Work to complete. Write out the full listing again, exactly as it stands.

Information supplied.
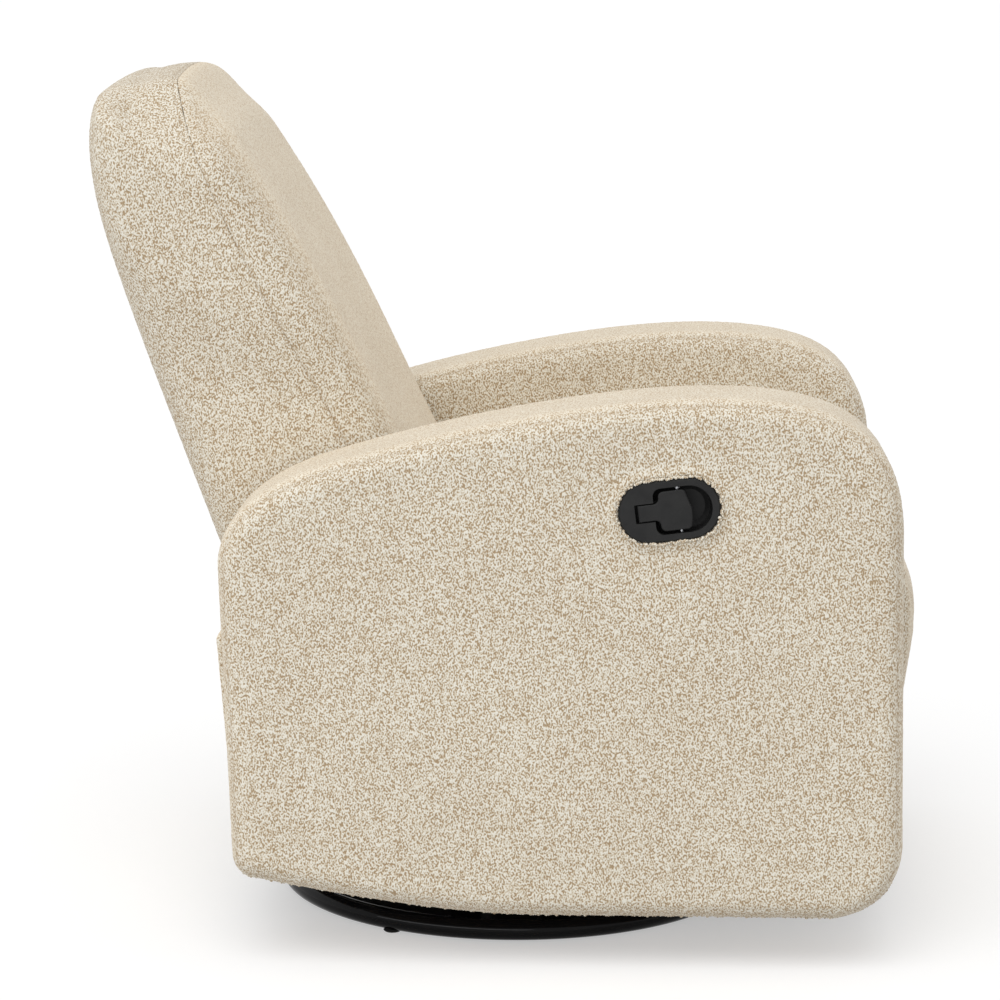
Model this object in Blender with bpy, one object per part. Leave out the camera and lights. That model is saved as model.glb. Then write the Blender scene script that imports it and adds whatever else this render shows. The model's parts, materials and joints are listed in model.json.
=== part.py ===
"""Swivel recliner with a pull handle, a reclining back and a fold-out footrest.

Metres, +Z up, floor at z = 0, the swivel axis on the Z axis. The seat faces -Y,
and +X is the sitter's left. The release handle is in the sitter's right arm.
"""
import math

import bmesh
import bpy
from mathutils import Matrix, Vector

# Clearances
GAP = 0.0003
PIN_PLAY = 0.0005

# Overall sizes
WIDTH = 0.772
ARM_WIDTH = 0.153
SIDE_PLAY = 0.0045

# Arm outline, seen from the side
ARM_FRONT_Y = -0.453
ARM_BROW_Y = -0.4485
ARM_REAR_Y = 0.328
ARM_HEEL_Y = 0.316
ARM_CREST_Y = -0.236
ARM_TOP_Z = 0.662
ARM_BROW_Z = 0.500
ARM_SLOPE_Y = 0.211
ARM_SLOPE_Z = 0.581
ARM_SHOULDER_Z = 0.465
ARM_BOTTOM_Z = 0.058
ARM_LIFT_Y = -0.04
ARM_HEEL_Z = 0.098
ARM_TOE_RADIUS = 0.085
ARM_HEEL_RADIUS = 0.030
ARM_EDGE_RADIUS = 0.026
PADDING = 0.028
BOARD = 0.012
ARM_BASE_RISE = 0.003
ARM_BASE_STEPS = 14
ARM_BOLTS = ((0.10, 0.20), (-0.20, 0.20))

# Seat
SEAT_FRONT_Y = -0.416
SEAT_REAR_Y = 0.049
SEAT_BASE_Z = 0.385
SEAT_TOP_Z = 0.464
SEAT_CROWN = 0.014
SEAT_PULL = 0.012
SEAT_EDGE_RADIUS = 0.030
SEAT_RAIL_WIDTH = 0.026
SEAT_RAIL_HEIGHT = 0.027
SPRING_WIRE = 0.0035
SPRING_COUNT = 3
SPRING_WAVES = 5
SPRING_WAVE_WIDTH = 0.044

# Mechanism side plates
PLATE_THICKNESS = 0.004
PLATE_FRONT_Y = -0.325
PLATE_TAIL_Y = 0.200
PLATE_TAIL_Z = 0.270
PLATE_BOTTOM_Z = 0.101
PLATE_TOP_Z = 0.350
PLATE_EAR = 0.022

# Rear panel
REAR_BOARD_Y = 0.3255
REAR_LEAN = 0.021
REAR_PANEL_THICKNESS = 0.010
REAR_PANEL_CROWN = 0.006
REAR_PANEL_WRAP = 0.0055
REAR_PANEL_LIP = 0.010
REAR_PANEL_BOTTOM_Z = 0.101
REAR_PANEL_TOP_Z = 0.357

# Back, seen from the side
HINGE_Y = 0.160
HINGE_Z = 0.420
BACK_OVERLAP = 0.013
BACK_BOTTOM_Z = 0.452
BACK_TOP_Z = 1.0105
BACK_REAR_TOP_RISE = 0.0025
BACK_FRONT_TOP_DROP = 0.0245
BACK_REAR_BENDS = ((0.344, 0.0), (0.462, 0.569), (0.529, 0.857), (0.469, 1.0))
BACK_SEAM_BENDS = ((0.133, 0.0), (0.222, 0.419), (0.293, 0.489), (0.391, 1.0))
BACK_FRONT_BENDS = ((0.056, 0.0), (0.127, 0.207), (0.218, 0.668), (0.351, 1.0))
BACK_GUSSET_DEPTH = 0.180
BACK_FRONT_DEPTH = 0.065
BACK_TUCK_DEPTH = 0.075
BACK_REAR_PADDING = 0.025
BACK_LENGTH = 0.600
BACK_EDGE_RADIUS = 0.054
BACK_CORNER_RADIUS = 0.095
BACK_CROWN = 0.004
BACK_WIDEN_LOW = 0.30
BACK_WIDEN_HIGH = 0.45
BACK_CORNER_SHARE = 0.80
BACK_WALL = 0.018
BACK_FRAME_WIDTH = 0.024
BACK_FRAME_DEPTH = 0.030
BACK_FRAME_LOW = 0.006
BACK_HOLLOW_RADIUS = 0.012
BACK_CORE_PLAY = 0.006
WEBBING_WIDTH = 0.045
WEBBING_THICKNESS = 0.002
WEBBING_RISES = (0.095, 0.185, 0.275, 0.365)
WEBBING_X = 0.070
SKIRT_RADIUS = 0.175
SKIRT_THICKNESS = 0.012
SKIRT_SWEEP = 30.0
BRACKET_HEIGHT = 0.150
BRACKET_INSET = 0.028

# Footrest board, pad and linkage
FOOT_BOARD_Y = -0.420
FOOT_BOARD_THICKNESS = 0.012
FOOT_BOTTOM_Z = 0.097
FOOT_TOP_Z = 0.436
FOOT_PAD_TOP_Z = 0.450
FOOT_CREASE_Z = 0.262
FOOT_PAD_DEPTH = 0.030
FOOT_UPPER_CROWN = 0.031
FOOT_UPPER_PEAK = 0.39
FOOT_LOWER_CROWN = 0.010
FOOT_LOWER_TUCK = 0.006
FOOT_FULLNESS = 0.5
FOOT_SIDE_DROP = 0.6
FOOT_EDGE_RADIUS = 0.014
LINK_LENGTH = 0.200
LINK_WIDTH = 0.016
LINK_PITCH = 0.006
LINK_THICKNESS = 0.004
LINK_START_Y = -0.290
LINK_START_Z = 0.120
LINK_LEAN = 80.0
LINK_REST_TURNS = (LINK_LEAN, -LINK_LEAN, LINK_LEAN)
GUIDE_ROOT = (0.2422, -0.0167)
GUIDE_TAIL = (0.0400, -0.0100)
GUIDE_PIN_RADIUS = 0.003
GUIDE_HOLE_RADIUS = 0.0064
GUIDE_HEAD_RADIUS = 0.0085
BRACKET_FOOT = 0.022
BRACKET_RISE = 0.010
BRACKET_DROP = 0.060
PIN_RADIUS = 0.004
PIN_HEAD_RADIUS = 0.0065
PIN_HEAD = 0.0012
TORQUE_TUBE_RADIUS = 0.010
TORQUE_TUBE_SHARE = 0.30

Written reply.
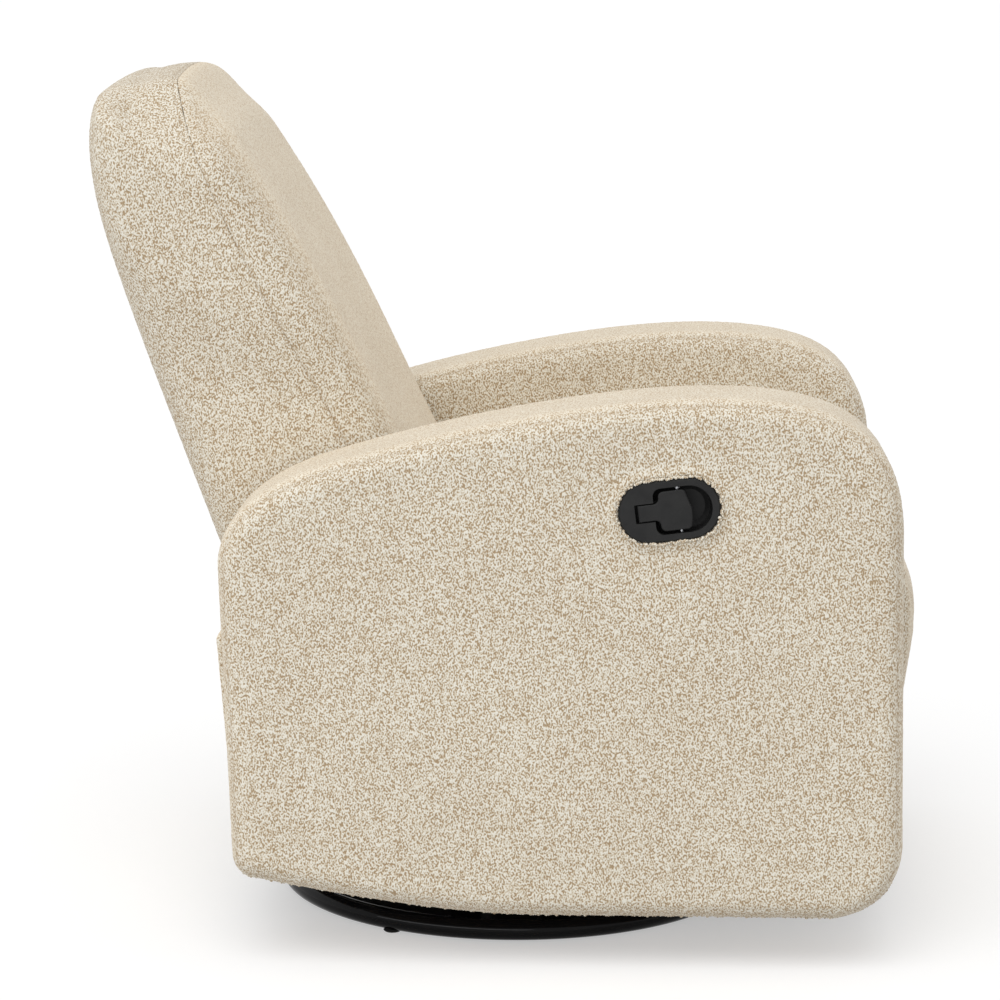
Model this object in Blender with bpy, one object per part. Leave out the camera and lights. That model is saved as model.glb. Then write the Blender scene script that imports it and adds whatever else this render shows. The model's parts, materials and joints are listed in model.json.
=== part.py ===
"""Swivel recliner with a pull handle, a reclining back and a fold-out footrest.

Metres, +Z up, floor at z = 0, the swivel axis on the Z axis. The seat faces -Y,
and +X is the sitter's left. The release handle is in the sitter's right arm.
"""
import math

import bmesh
import bpy
from mathutils import Matrix, Vector

# Clearances
GAP = 0.0003
PIN_PLAY = 0.0005

# Overall sizes
WIDTH = 0.772
ARM_WIDTH = 0.153
SIDE_PLAY = 0.0045

# Arm outline, seen from the side
ARM_FRONT_Y = -0.453
ARM_BROW_Y = -0.4485
ARM_REAR_Y = 0.328
ARM_HEEL_Y = 0.316
ARM_CREST_Y = -0.236
ARM_TOP_Z = 0.662
ARM_BROW_Z = 0.500
ARM_SLOPE_Y = 0.211
ARM_SLOPE_Z = 0.581
ARM_SHOULDER_Z = 0.465
ARM_BOTTOM_Z = 0.058
ARM_LIFT_Y = -0.04
ARM_HEEL_Z = 0.098
ARM_TOE_RADIUS = 0.085
ARM_HEEL_RADIUS = 0.030
ARM_EDGE_RADIUS = 0.026
PADDING = 0.028
BOARD = 0.012
ARM_BASE_RISE = 0.003
ARM_BASE_STEPS = 14
ARM_BOLTS = ((0.10, 0.20), (-0.20, 0.20))

# Seat
SEAT_FRONT_Y = -0.416
SEAT_REAR_Y = 0.049
SEAT_BASE_Z = 0.385
SEAT_TOP_Z = 0.464
SEAT_CROWN = 0.014
SEAT_PULL = 0.012
SEAT_EDGE_RADIUS = 0.030
SEAT_RAIL_WIDTH = 0.026
SEAT_RAIL_HEIGHT = 0.027
SPRING_WIRE = 0.0035
SPRING_COUNT = 3
SPRING_WAVES = 5
SPRING_WAVE_WIDTH = 0.044

# Mechanism side plates
PLATE_THICKNESS = 0.004
PLATE_FRONT_Y = -0.325
PLATE_TAIL_Y = 0.200
PLATE_TAIL_Z = 0.270
PLATE_BOTTOM_Z = 0.101
PLATE_TOP_Z = 0.350
PLATE_EAR = 0.022

# Rear panel
REAR_BOARD_Y = 0.3255
REAR_LEAN = 0.021
REAR_PANEL_THICKNESS = 0.010
REAR_PANEL_CROWN = 0.006
REAR_PANEL_WRAP = 0.0055
REAR_PANEL_LIP = 0.010
REAR_PANEL_BOTTOM_Z = 0.101
REAR_PANEL_TOP_Z = 0.357

# Back, seen from the side
HINGE_Y = 0.160
HINGE_Z = 0.420
BACK_OVERLAP = 0.013
BACK_BOTTOM_Z = 0.452
BACK_TOP_Z = 1.0105
BACK_REAR_TOP_RISE = 0.0025
BACK_FRONT_TOP_DROP = 0.0245
BACK_REAR_BENDS = ((0.344, 0.0), (0.462, 0.569), (0.529, 0.857), (0.469, 1.0))
BACK_SEAM_BENDS = ((0.133, 0.0), (0.222, 0.419), (0.293, 0.489), (0.391, 1.0))
BACK_FRONT_BENDS = ((0.056, 0.0), (0.127, 0.207), (0.218, 0.668), (0.351, 1.0))
BACK_GUSSET_DEPTH = 0.180
BACK_FRONT_DEPTH = 0.065
BACK_TUCK_DEPTH = 0.075
BACK_REAR_PADDING = 0.025
BACK_LENGTH = 0.600
BACK_EDGE_RADIUS = 0.054
BACK_CORNER_RADIUS = 0.095
BACK_CROWN = 0.004
BACK_WIDEN_LOW = 0.30
BACK_WIDEN_HIGH = 0.45
BACK_CORNER_SHARE = 0.80
BACK_WALL = 0.018
BACK_FRAME_WIDTH = 0.024
BACK_FRAME_DEPTH = 0.030
BACK_FRAME_LOW = 0.006
BACK_HOLLOW_RADIUS = 0.012
BACK_CORE_PLAY = 0.006
WEBBING_WIDTH = 0.045
WEBBING_THICKNESS = 0.002
WEBBING_RISES = (0.095, 0.185, 0.275, 0.365)
WEBBING_X = 0.070
SKIRT_RADIUS = 0.175
SKIRT_THICKNESS = 0.012
SKIRT_SWEEP = 30.0
BRACKET_HEIGHT = 0.150
BRACKET_INSET = 0.028

# Footrest board, pad and linkage
FOOT_BOARD_Y = -0.420
FOOT_BOARD_THICKNESS = 0.012
FOOT_BOTTOM_Z = 0.097
FOOT_TOP_Z = 0.436
FOOT_PAD_TOP_Z = 0.450
FOOT_CREASE_Z = 0.262
FOOT_PAD_DEPTH = 0.030
FOOT_UPPER_CROWN = 0.031
FOOT_UPPER_PEAK = 0.39
FOOT_LOWER_CROWN = 0.010
FOOT_LOWER_TUCK = 0.006
FOOT_FULLNESS = 0.5
FOOT_SIDE_DROP = 0.6
FOOT_EDGE_RADIUS = 0.014
LINK_LENGTH = 0.200
LINK_WIDTH = 0.016
LINK_PITCH = 0.006
LINK_THICKNESS = 0.004
LINK_START_Y = -0.290
LINK_START_Z = 0.120
LINK_LEAN = 80.0
LINK_REST_TURNS = (LINK_LEAN, -LINK_LEAN, LINK_LEAN)
GUIDE_ROOT = (0.2422, -0.0167)
GUIDE_TAIL = (0.0400, -0.0100)
GUIDE_PIN_RADIUS = 0.003
GUIDE_HOLE_RADIUS = 0.0064
GUIDE_HEAD_RADIUS = 0.0085
BRACKET_FOOT = 0.022
BRACKET_RISE = 0.010
BRACKET_DROP = 0.060
PIN_RADIUS = 0.004
PIN_HEAD_RADIUS = 0.0065
PIN_HEAD = 0.0012
TORQUE_TUBE_RADIUS = 0.010
TORQUE_TUBE_SHARE = 0.30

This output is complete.